**Work to be completed:**
Working from the line that contains "cad_parts[node].hide_render = cad_parts[node].hide_viewport" down to the last line below, repeat each line exactly.

**Data extract:**
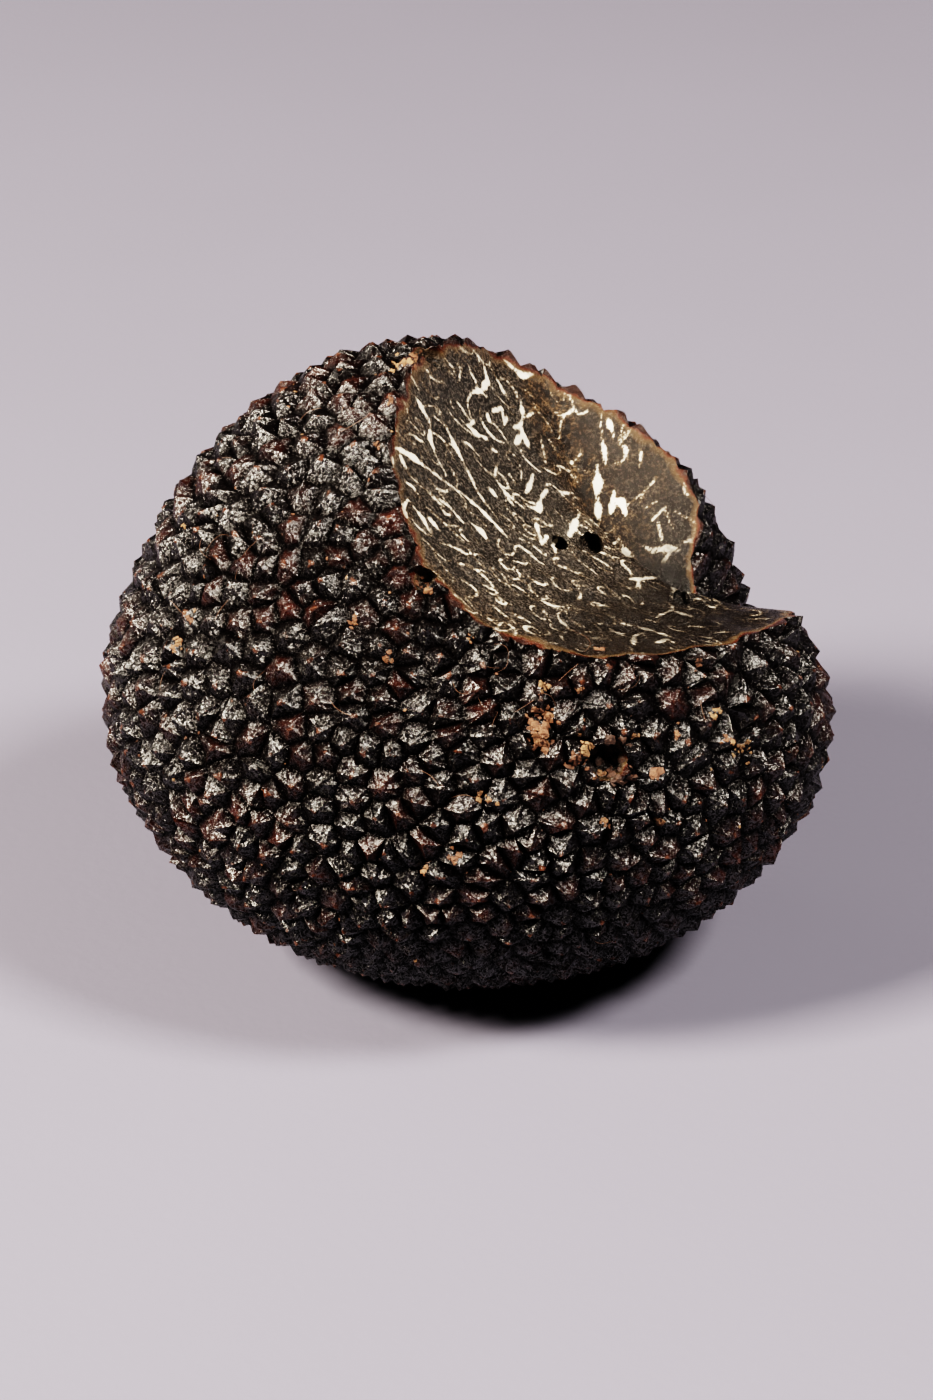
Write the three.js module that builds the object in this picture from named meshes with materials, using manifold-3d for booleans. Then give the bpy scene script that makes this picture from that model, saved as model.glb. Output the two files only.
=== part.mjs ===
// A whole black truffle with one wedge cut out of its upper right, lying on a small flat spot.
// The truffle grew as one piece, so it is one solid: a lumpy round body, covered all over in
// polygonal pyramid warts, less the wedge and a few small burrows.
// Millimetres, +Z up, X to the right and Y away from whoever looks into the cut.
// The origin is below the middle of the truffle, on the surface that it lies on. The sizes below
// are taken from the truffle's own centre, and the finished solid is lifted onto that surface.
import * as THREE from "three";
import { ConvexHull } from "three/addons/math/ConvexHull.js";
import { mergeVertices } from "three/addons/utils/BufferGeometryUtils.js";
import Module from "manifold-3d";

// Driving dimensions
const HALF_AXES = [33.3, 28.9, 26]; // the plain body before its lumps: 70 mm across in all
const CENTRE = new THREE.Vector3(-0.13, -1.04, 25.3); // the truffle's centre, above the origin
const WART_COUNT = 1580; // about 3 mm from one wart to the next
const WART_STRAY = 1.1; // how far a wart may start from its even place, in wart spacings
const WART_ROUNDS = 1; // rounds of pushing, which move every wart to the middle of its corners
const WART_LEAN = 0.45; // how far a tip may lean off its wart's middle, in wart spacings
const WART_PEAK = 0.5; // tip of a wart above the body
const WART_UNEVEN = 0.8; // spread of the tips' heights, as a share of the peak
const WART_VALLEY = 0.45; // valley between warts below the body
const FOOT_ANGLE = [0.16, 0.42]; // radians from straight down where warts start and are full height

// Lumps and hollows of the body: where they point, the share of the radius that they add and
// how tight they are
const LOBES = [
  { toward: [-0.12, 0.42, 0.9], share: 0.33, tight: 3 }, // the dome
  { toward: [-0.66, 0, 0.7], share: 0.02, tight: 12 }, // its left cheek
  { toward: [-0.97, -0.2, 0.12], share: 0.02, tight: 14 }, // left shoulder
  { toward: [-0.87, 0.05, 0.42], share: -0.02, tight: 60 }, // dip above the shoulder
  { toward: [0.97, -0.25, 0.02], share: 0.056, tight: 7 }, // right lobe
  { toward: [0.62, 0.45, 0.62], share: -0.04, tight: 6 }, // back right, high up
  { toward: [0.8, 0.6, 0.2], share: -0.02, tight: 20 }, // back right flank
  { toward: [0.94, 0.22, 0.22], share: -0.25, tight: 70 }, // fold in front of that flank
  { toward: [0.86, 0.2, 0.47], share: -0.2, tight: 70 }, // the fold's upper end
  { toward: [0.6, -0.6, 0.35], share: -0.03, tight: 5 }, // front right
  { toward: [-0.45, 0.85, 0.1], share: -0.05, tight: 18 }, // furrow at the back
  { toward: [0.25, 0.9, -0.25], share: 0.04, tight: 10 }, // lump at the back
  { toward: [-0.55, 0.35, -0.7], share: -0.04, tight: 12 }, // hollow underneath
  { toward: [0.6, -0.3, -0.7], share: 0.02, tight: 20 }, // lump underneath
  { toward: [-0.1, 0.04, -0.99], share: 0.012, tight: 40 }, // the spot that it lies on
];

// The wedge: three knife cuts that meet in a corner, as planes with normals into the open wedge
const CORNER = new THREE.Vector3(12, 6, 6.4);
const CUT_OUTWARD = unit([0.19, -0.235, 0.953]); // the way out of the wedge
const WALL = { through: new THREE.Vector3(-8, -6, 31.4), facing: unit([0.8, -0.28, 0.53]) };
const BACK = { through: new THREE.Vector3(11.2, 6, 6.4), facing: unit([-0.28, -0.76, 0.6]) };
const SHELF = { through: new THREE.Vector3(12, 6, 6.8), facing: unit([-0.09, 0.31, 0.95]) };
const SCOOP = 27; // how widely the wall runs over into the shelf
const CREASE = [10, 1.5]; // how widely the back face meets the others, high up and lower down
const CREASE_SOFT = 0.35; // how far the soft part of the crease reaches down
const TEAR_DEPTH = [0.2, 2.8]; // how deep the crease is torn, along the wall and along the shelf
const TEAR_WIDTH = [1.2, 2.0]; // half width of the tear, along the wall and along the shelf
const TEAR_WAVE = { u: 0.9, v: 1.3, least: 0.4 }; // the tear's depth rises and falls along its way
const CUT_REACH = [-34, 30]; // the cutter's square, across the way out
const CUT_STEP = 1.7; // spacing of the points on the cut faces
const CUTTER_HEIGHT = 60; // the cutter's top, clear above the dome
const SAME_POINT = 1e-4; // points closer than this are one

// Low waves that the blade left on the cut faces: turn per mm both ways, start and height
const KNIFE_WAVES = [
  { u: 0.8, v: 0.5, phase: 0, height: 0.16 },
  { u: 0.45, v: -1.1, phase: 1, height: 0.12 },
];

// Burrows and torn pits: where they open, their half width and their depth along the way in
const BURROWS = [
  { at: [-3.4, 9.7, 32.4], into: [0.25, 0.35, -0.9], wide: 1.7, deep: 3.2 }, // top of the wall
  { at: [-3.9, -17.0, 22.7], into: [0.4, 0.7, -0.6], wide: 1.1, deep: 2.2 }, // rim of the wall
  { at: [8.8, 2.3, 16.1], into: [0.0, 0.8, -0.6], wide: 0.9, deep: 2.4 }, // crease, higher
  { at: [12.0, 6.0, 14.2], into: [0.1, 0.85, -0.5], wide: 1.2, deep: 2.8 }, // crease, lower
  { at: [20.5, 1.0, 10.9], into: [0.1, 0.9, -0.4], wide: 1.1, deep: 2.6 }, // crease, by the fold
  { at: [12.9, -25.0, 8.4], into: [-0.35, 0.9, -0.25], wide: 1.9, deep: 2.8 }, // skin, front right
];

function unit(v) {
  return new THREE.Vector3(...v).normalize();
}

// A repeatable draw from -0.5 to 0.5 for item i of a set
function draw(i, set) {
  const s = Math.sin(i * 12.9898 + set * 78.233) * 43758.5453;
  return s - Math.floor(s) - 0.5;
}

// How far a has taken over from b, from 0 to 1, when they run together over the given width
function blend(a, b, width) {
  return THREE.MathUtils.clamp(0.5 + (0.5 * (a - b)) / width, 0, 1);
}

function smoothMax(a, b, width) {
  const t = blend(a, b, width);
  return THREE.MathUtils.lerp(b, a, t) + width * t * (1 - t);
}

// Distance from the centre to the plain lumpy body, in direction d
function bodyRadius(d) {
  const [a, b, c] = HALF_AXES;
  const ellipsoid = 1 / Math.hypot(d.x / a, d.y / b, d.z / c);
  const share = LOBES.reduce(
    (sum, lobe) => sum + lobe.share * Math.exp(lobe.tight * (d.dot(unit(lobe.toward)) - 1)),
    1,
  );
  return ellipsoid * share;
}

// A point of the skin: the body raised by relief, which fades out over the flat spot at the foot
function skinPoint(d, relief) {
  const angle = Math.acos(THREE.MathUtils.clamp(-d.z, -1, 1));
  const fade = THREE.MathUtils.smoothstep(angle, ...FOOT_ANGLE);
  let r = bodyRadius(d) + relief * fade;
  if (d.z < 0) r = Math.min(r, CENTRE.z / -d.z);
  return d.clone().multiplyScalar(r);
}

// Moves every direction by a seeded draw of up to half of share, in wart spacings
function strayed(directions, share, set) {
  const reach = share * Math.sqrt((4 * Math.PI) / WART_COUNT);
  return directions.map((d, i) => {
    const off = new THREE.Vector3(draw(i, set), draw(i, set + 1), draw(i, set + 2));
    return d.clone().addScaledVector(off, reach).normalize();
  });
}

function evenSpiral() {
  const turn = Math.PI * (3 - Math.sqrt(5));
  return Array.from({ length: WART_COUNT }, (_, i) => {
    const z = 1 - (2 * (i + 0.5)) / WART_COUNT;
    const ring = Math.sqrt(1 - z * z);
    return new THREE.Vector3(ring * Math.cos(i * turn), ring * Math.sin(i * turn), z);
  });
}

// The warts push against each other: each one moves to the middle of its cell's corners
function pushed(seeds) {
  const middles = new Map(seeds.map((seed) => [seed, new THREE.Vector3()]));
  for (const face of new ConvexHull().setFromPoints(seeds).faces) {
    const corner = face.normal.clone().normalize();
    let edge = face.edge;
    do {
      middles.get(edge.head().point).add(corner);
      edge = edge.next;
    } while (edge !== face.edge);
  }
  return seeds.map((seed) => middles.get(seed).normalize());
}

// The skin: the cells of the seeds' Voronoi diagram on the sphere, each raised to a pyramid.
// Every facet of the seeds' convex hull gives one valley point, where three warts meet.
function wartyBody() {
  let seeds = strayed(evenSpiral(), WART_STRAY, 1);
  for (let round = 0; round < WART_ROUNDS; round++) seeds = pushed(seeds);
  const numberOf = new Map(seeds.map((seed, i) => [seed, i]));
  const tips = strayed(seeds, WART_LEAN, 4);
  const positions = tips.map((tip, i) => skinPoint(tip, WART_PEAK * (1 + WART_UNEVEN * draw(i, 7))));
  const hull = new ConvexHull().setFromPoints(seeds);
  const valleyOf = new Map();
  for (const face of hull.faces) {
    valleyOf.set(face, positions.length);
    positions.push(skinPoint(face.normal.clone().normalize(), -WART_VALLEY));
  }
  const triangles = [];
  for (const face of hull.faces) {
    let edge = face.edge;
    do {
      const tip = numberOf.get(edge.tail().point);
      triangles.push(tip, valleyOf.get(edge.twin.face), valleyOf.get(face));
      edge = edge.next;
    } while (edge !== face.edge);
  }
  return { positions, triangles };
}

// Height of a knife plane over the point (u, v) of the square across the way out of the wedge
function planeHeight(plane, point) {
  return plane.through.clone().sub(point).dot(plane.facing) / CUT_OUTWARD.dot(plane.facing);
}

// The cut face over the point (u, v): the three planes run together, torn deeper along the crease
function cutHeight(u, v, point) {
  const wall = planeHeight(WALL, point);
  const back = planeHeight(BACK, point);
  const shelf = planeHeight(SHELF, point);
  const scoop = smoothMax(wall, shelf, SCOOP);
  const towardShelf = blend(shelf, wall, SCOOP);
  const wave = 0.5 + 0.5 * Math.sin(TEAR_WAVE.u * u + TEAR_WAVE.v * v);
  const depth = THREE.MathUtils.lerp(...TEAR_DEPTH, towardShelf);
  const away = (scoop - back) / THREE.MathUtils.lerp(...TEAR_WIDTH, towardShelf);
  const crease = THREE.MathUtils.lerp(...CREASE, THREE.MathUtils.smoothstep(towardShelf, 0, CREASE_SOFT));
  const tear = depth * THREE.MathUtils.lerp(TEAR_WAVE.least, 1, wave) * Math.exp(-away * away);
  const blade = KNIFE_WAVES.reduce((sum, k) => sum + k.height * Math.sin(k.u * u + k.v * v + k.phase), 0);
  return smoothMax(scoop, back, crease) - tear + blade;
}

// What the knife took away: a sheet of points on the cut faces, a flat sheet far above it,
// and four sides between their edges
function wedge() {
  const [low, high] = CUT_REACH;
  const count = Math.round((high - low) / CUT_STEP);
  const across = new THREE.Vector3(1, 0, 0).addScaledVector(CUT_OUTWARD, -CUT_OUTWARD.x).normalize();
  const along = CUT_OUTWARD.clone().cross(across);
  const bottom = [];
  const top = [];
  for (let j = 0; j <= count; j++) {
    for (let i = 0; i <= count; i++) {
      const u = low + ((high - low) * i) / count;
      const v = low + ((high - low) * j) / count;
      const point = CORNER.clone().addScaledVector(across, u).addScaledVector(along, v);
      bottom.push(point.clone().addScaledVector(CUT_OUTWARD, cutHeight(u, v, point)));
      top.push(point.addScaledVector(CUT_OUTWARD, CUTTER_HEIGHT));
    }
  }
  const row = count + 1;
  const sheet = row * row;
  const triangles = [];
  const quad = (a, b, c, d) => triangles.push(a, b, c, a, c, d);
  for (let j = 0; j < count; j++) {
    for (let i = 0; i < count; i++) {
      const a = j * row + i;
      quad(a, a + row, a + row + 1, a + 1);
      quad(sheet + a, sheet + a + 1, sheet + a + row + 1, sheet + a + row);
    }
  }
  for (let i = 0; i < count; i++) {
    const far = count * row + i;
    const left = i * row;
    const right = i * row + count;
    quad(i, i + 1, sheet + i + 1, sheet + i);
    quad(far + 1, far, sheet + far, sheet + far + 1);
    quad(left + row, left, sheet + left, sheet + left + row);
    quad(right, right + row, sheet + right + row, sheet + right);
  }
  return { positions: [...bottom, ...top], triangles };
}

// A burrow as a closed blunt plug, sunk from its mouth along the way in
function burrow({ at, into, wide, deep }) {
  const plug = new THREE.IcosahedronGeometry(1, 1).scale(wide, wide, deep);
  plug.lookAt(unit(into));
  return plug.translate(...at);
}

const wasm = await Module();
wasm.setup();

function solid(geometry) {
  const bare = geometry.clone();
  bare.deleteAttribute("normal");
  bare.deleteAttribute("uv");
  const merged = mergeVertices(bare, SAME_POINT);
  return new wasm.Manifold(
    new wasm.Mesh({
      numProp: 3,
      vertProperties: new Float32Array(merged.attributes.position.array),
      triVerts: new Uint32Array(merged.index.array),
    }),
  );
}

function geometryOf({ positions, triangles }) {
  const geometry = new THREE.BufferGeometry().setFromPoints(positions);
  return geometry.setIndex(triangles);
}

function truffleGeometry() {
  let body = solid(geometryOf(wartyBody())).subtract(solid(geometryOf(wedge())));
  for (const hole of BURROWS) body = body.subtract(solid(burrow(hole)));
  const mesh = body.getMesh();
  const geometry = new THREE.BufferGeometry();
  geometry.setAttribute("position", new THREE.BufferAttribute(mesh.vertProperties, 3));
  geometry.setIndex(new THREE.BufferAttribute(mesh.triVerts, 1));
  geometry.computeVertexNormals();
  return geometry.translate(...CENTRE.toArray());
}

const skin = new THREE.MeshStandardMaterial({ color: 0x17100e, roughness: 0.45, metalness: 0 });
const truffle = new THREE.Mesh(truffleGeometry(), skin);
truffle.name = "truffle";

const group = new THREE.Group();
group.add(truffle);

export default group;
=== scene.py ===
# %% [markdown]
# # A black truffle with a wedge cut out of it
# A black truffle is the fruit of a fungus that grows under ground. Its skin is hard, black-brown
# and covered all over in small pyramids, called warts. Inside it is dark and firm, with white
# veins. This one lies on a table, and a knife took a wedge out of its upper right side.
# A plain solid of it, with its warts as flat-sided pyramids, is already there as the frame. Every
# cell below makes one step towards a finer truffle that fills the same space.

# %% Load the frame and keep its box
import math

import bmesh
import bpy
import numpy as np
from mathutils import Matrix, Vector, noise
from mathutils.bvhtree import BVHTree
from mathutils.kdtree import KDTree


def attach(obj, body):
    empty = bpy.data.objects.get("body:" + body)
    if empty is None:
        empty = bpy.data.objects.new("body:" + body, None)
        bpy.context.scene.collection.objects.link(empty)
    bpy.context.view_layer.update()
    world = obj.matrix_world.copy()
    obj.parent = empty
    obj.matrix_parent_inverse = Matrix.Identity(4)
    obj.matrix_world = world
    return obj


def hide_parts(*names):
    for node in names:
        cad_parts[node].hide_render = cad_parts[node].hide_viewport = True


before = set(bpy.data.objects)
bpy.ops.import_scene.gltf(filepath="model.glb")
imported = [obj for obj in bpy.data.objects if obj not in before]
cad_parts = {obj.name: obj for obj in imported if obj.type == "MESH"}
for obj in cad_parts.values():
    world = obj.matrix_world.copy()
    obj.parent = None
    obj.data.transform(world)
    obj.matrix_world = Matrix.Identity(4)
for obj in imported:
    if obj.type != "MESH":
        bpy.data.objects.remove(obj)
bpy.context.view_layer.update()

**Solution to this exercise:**
        cad_parts[node].hide_render = cad_parts[node].hide_viewport = True


before = set(bpy.data.objects)
bpy.ops.import_scene.gltf(filepath="model.glb")
imported = [obj for obj in bpy.data.objects if obj not in before]
cad_parts = {obj.name: obj for obj in imported if obj.type == "MESH"}
for obj in cad_parts.values():
    world = obj.matrix_world.copy()
    obj.parent = None
    obj.data.transform(world)
    obj.matrix_world = Matrix.Identity(4)
for obj in imported:
    if obj.type != "MESH":
        bpy.data.objects.remove(obj)
bpy.context.view_layer.update()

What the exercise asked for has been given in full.